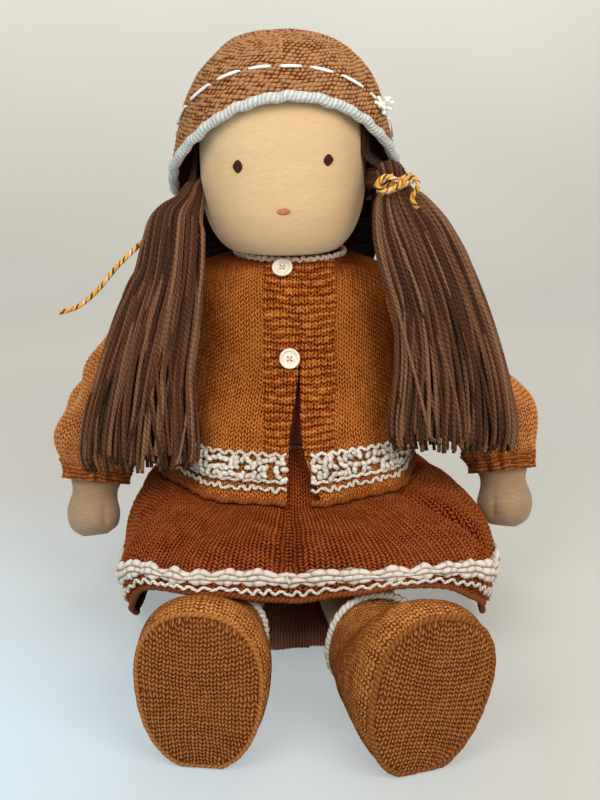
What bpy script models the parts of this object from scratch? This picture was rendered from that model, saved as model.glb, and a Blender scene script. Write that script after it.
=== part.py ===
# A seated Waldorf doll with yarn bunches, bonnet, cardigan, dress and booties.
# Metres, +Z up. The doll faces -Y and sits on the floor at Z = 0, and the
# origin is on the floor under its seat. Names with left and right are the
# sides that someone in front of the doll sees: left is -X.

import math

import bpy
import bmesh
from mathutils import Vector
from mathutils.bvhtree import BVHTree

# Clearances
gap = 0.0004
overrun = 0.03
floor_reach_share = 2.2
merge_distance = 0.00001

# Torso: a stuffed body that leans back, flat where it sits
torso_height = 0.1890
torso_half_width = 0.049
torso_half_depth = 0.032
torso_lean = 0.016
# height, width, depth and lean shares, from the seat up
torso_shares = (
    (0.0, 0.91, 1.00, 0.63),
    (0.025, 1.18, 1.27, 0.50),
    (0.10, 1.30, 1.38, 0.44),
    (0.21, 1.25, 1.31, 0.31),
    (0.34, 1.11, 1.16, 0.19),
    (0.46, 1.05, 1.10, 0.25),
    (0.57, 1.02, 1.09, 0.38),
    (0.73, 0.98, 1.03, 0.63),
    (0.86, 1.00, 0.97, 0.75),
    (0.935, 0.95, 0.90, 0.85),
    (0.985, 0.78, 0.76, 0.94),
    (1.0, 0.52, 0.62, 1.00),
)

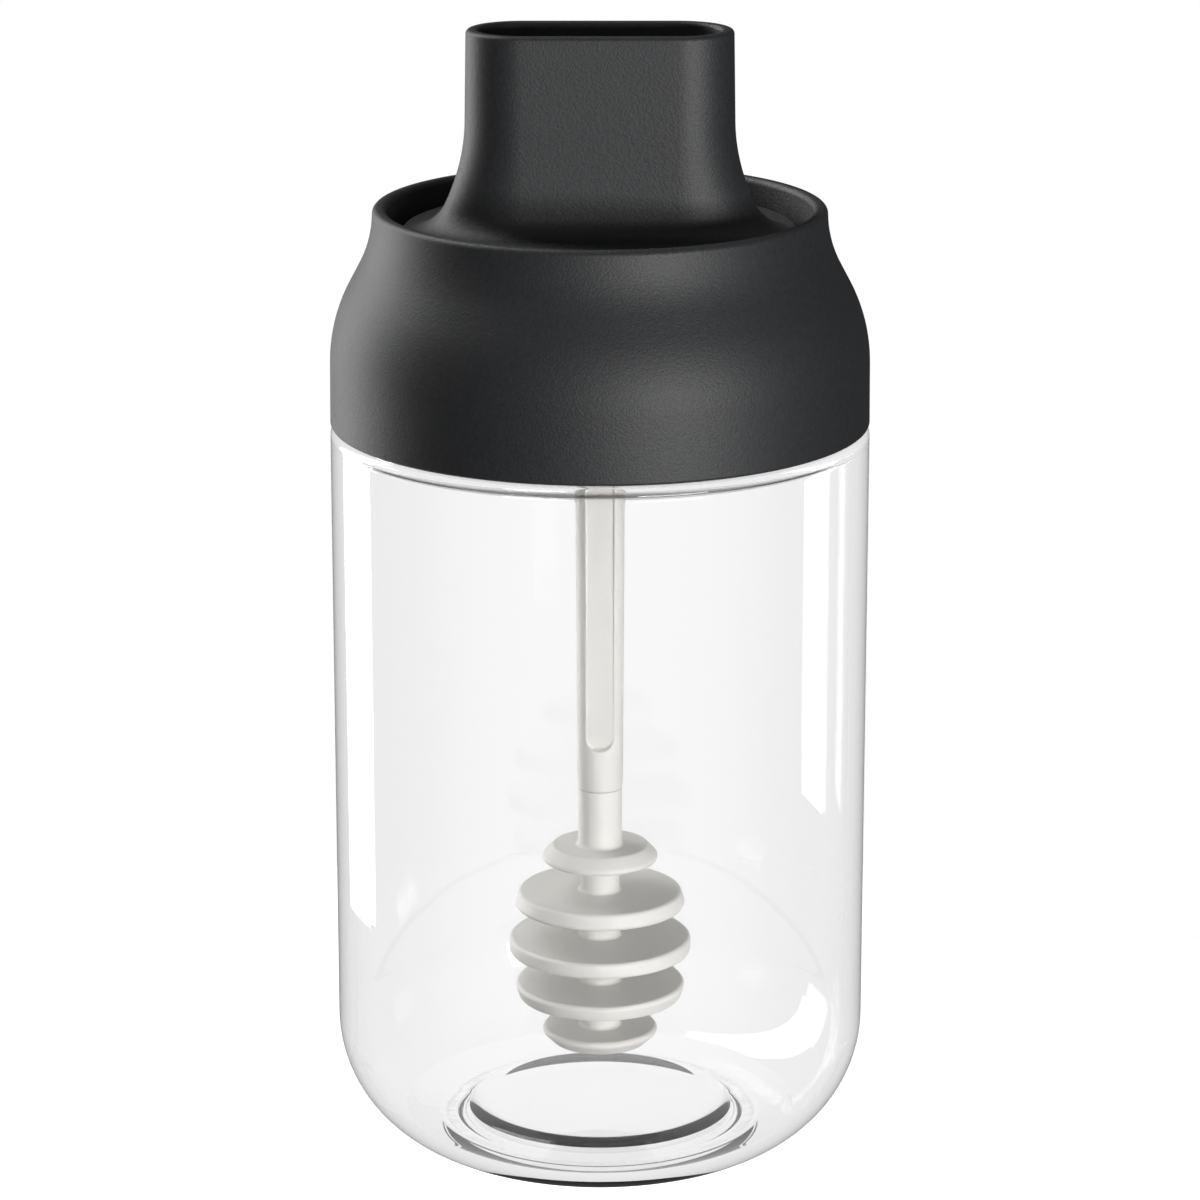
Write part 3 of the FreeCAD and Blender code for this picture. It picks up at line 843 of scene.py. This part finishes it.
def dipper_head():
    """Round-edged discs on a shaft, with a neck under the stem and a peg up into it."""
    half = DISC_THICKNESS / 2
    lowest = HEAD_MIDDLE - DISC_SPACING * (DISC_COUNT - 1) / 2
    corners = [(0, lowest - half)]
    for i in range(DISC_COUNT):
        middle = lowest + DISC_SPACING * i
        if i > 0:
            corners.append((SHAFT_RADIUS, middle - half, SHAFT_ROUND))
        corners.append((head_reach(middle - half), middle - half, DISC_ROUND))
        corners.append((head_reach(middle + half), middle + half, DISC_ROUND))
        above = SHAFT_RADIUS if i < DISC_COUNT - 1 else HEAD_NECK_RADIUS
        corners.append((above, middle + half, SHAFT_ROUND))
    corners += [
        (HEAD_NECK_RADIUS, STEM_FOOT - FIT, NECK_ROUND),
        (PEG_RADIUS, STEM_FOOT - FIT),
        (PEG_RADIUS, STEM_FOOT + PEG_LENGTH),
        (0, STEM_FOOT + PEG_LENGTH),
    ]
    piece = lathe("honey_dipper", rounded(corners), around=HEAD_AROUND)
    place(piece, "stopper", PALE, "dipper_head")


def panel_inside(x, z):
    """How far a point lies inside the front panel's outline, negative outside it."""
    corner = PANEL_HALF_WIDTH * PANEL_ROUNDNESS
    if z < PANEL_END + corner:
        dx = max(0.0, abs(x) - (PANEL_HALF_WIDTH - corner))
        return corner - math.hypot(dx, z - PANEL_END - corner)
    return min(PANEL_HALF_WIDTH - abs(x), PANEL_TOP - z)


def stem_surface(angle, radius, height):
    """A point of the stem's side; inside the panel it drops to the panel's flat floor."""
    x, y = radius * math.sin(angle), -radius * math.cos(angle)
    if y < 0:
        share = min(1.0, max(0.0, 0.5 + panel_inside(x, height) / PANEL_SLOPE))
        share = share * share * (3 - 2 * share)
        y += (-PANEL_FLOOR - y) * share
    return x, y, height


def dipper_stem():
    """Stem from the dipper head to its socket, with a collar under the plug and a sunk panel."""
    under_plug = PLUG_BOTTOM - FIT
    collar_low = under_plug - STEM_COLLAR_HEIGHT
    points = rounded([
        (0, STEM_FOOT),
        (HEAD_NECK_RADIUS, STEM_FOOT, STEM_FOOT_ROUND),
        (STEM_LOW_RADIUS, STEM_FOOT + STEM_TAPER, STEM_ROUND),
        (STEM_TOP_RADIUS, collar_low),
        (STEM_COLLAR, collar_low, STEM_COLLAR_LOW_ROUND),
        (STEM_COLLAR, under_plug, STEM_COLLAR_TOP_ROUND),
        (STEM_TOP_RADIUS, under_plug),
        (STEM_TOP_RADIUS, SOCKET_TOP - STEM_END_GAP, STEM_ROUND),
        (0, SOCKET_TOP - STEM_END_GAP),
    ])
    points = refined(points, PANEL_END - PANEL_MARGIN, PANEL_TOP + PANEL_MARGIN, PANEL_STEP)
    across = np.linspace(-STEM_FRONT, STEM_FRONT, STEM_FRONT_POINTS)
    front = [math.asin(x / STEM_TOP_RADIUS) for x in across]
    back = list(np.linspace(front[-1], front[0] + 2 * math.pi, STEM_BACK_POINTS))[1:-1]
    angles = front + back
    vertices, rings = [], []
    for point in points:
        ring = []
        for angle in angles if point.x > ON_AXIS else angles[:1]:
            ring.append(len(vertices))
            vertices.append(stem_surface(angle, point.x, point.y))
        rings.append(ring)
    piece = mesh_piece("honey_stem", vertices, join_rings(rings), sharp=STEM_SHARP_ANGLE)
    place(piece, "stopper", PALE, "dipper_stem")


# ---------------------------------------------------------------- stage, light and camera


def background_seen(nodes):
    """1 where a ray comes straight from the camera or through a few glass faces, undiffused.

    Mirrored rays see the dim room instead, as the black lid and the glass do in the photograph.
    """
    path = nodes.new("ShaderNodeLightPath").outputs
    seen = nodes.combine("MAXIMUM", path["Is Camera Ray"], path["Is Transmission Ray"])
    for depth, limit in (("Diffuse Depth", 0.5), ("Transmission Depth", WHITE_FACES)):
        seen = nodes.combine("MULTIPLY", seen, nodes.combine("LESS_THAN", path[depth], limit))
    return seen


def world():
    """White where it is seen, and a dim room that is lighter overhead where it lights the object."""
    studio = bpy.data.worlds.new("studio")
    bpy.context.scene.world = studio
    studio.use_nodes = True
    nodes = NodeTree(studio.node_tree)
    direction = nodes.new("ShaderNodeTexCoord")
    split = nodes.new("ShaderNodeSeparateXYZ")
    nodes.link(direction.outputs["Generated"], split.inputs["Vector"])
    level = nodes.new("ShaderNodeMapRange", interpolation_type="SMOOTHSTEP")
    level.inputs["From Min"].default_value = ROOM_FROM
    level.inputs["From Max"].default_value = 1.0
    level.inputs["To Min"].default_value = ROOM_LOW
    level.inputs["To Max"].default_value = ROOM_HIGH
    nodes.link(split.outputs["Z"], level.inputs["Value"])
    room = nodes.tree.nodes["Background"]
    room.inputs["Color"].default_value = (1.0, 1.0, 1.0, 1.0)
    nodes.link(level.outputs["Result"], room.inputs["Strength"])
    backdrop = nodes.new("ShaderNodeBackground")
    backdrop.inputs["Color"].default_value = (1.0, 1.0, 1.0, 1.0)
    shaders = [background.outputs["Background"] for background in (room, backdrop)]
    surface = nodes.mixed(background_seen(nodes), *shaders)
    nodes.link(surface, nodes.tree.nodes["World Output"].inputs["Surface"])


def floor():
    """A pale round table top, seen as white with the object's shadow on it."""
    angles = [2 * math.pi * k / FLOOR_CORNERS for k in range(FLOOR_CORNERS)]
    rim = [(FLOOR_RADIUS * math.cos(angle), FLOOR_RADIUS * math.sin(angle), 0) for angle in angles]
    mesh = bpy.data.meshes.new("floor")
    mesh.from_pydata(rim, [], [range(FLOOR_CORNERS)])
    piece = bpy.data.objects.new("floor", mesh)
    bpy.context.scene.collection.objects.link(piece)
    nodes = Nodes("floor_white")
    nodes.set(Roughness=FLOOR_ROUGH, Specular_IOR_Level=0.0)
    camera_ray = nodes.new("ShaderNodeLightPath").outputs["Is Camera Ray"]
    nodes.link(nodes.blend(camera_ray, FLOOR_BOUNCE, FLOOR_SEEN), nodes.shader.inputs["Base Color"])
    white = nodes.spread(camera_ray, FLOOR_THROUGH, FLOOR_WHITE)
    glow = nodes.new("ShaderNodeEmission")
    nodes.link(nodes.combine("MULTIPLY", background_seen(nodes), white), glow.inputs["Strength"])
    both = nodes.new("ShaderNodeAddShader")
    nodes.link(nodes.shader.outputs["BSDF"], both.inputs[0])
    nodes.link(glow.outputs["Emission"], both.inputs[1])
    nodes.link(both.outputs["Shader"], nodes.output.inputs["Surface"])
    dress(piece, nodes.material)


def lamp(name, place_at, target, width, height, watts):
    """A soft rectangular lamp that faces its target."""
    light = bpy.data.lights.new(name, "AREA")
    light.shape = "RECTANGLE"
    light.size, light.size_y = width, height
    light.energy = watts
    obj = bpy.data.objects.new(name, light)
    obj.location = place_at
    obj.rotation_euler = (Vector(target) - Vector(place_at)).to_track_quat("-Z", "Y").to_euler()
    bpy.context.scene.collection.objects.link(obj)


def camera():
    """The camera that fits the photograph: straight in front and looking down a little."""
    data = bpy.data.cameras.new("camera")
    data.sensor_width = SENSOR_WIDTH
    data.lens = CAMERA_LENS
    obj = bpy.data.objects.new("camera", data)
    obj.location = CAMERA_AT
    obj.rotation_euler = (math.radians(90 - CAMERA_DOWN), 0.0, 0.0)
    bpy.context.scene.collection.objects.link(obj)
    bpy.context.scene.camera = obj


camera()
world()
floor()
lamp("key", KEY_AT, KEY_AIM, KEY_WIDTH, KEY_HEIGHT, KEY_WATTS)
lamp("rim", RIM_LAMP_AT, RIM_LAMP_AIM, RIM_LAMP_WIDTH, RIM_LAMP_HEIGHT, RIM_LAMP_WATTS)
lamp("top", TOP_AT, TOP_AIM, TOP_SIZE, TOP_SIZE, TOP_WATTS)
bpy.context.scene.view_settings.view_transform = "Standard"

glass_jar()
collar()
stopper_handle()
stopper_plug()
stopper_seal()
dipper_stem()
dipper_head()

Your goal = Go through the data and count each line that has the word "This", then give the total alone.

Exercise output = 2